Under swaying pine boughs and misty stars, I came out as bisexual to my husband in a hot tub at thirty-four years old.
It was early 2021, about a year into the pandemic. I chose the moment for its privacy, knowing I wouldn’t have to see his face in the dark, fearing my words might form a hairline crack in the sturdy foundation of our marriage.
My delivery lacked eloquence but delivered these main points: I love you, what I’m about to say doesn’t change how I feel about you, and I’ve always been attracted to women as well as men.
I knew I was queer as long as I can remember. Jasmine was just as cute as Aladdin, my buxom art teacher allured as infuriatingly as the bearded substitute. I lusted after both softball and baseball captains. But coming of age within a religious family and uptight New England community, I learned quickly to conceal this side of myself.
My parents weren’t overt in their homophobia, but it was subtly implied in how they discussed their rare LGBTQ+ encounters: “The lesbian neighbors have company again,” or “Can you believe so-and-so is gay? Not that I have a problem with that…”
After a confidential and troubled queer relationship in college, I joyfully married a man and assumed the woman-loving part of my life was over.

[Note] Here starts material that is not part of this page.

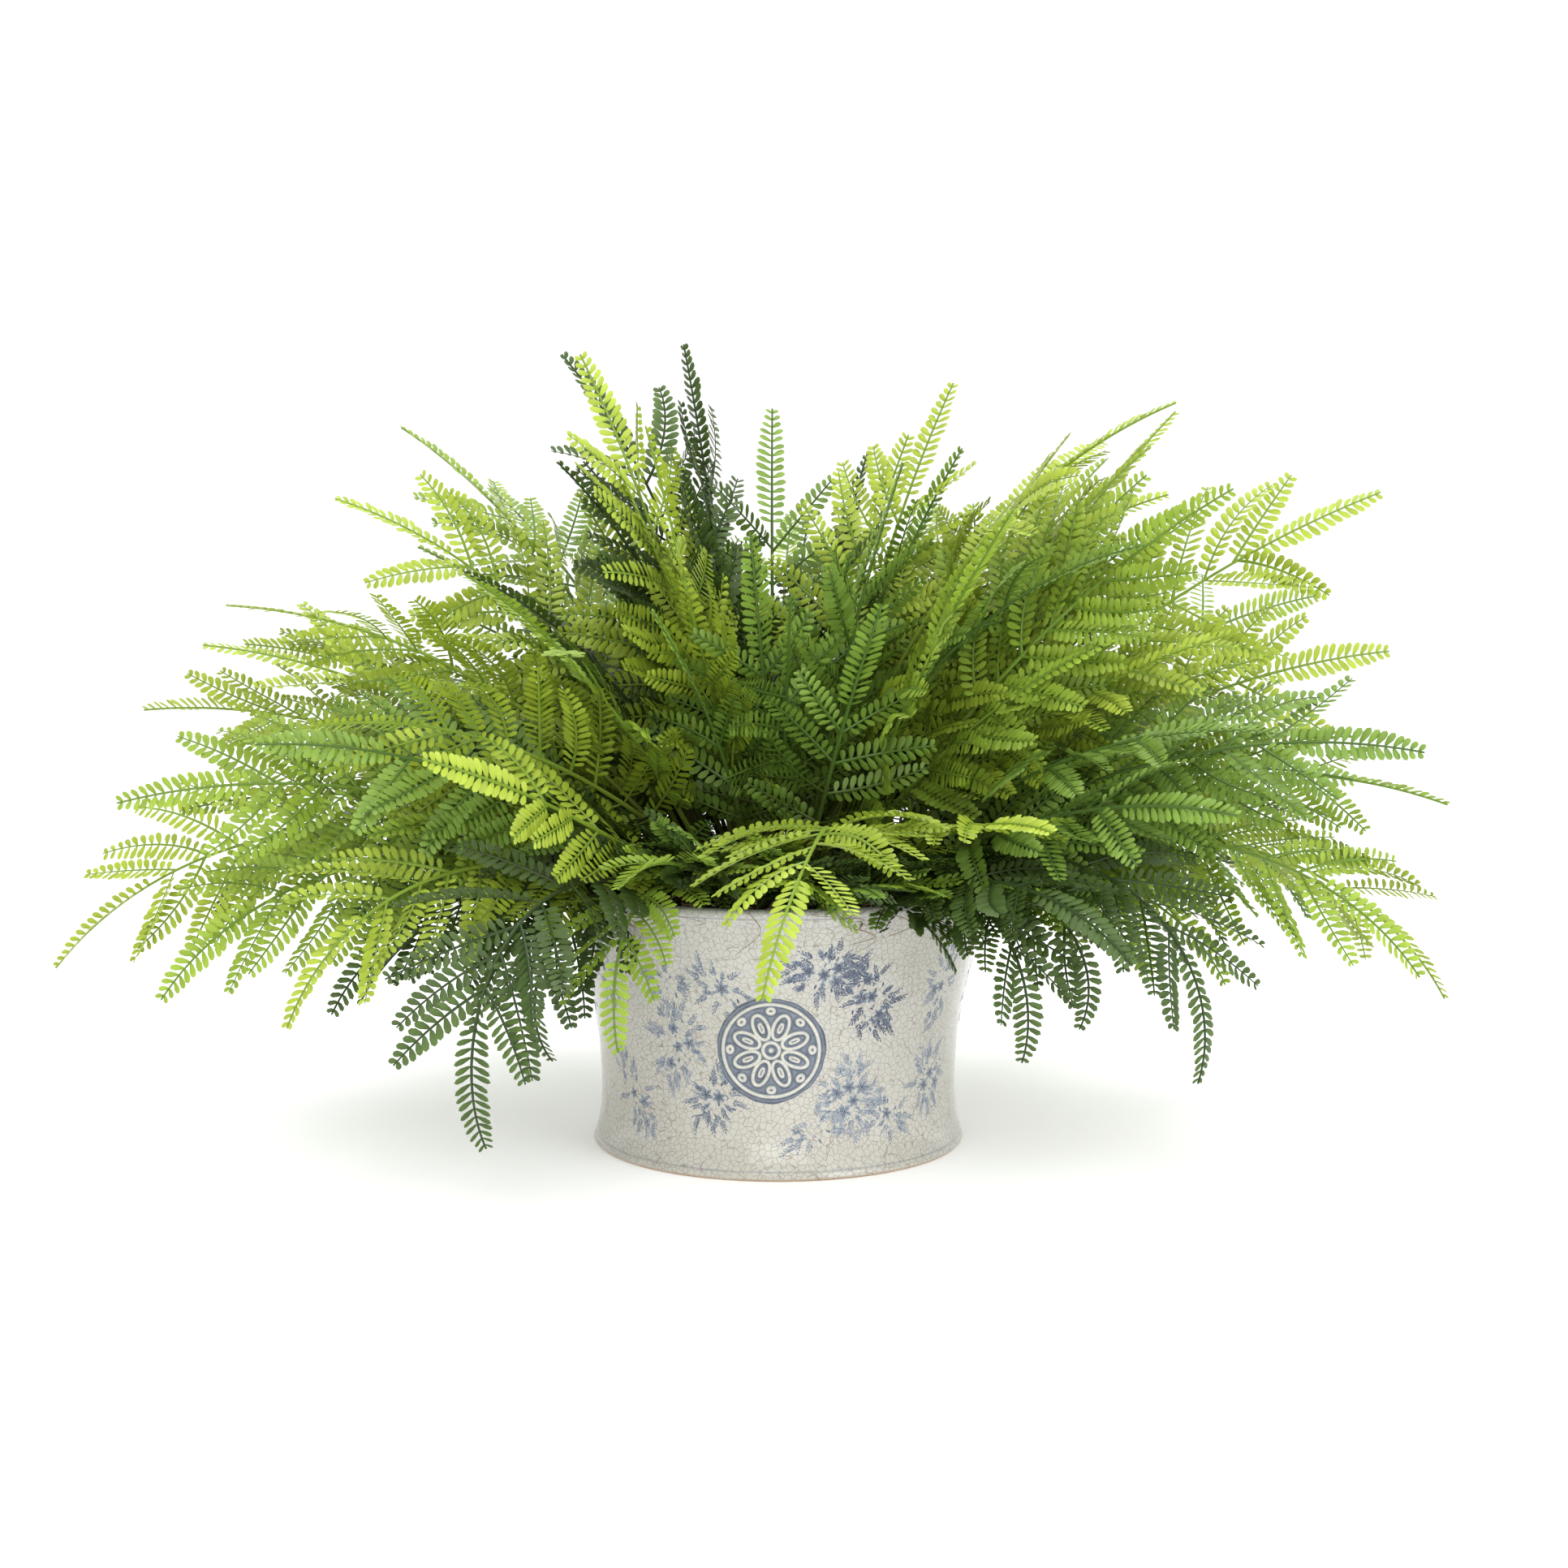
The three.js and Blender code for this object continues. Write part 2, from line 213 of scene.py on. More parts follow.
def grid_faces(rows, columns, wrap=False):
    """Four-cornered faces of a grid of rows by columns of points, whose last column may join the first."""
    across = columns if wrap else columns - 1
    row, column = np.meshgrid(np.arange(rows - 1), np.arange(across), indexing="ij")
    after = (column + 1) % columns
    corners = [row * columns + column, row * columns + after,
               (row + 1) * columns + after, (row + 1) * columns + column]
    return np.stack([part.ravel() for part in corners], axis=1)


def round_faces(rows, sides):
    """Faces of a round body. Its points are rings from one end to the other, then the middle of each end."""
    first, after = np.arange(sides), (np.arange(sides) + 1) % sides
    last, middle = (rows - 1) * sides, rows * sides
    caps = np.concatenate([np.stack([np.full(sides, middle), after, first], axis=1),
                           np.stack([np.full(sides, middle + 1), last + first, last + after], axis=1)])
    return [caps, grid_faces(rows, sides, wrap=True)]


def skin_template(stations, sides):
    """The faces of one closed skin: a point at its foot, rings of points, and a point at its tip, with each
    face corner's place around and along the skin."""
    ring = lambda s, k: 1 + s * sides + k % sides
    last = stations * sides + 1
    level = lambda s: (s + 1) / (stations + 1)
    caps, cap_places, walls, wall_places = [], [], [], []
    for k in range(sides):
        a, b = k / sides, (k + 1) / sides
        caps.append([0, ring(0, k + 1), ring(0, k)])
        cap_places.append([[(a + b) / 2, 0], [b, level(0)], [a, level(0)]])
        caps.append([last, ring(stations - 1, k), ring(stations - 1, k + 1)])
        cap_places.append([[(a + b) / 2, 1], [a, level(stations - 1)], [b, level(stations - 1)]])
        for s in range(stations - 1):
            walls.append([ring(s, k), ring(s, k + 1), ring(s + 1, k + 1), ring(s + 1, k)])
            wall_places.append([[a, level(s)], [b, level(s)], [b, level(s + 1)], [a, level(s + 1)]])
    return np.array(caps), np.array(cap_places), np.array(walls), np.array(wall_places)


class Skins:
    """Gathers many closed skins into the points, faces, colours and map of one mesh."""

    def __init__(self):
        self.points, self.caps, self.walls, self.paints = [], [], [], []
        self.cap_places, self.wall_places, self.cap_cells, self.wall_cells = [], [], [], []
        self.used = self.count = 0

    def add(self, feet, rings, tips, paints):
        """feet and tips hold one point each, rings (skins, stations, sides, 3), and paints four numbers for
        every point of every skin, foot first and tip last."""
        skins, stations, sides = rings.shape[:3]
        caps, cap_places, walls, wall_places = skin_template(stations, sides)
        size = stations * sides + 2
        points = np.concatenate([feet[:, None], rings.reshape(skins, -1, 3), tips[:, None]], axis=1)
        offset = self.used + np.arange(skins)[:, None, None] * size
        self.points.append(points.reshape(-1, 3))
        self.paints.append(paints.reshape(-1, 4))
        self.caps.append((caps + offset).reshape(-1, 3))
        self.walls.append((walls + offset).reshape(-1, 4))
        cells = self.count + np.arange(skins)
        self.cap_places.append(np.tile(cap_places, (skins, 1, 1)))
        self.wall_places.append(np.tile(wall_places, (skins, 1, 1)))
        self.cap_cells.append(np.repeat(cells, len(caps)))
        self.wall_cells.append(np.repeat(cells, len(walls)))
        self.used += skins * size
        self.count += skins

    def piece(self, name, material, sharp_angle=50):
        """The mesh of all the skins. On its map each skin has a square cell of its own."""
        faces = [np.concatenate(self.caps), np.concatenate(self.walls)]
        piece = new_piece(name, np.concatenate(self.points), faces, material, sharp_angle=sharp_angle)
        paint(piece, "growth", np.concatenate(self.paints))
        across = math.ceil(math.sqrt(self.count))
        places = []
        for cells, spots in ((self.cap_cells, self.cap_places), (self.wall_cells, self.wall_places)):
            cell = np.concatenate(cells)
            corner = np.stack([cell % across, cell // across], axis=1)[:, None]
            inside = 0.06 + 0.88 * np.concatenate(spots)
            places.append(((corner + inside) / across).reshape(-1, 2))
        layer = piece.data.uv_layers.new(name="OFBake")
        layer.data.foreach_set("uv", np.concatenate(places).astype(np.float32).ravel())
        return piece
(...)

For a long time, it was. My husband and I had a baby, bought a house, and settled down. When Covid shut down the world, like everyone else, I had a lot of self-reflection time. I started to realize the part of myself I’d buried was still in there, shuffling about in neglect, and that by hiding it from my daughter in particular, I was being inauthentic.
How could I expect her to embrace her true self if I wasn’t doing the same?
When I came out to my husband, hiding in the hot tub, he was tender, supportive, and unsurprised. He said he loved all of me, and that I should let others do the same.
After this heartfelt conversation, I timidly chose the path of least resistance and declared myself bisexual in one fell swoop via an Instagram post. My friends were exuberantly approving, my religious family’s reactions were predictably mixed, but after a week, the hoopla settled. I wondered what I’d been so worried about; it was over.
The other day, I received a text from a good friend: “Wait you’re bi? When did that happen?” Now that we’re on the “other side” of the pandemic, I’ve had to come out repeatedly. In queer spaces, I’m assumed straight because I’m partnered with a man. On the playground while picking up my daughter, most parents I meet revert to ‘husband’ without inquiring, even after I use the neutral term ‘partner.’
These instances make me feel small and silly, like my sexuality is a trivial preference akin to sports fandom, like I’m an annoyance every time I make a correction. Monosexism exists in both straight and queer spaces, assuming singularity in sexual preference without leaving room for those whose preferences are expansive.
I’ve learned that as a bisexual person in a straight-presenting relationship, coming out isn’t a one-time deal. I have to proclaim my identity again and again. In fact, I expect I’ll have to do it forever.
There’s privilege that comes with being able to hide my queerness, in my ability to tuck it up neatly as I stand next to my husband, but there’s a cost in having to assert myself over and over, too.
Being closeted for over thirty years is sad, desolate, yet deceptively normal until you catch a glimpse of someone else standing in a shaft of light while you cower in the shadows.
What happens when you stay in the darkness that long is an unfulfilled sense of self and a cavernous pit of loneliness. I won’t go back.
This is why I choose to assert myself, over and over.
This is why I’ll keep coming out forever.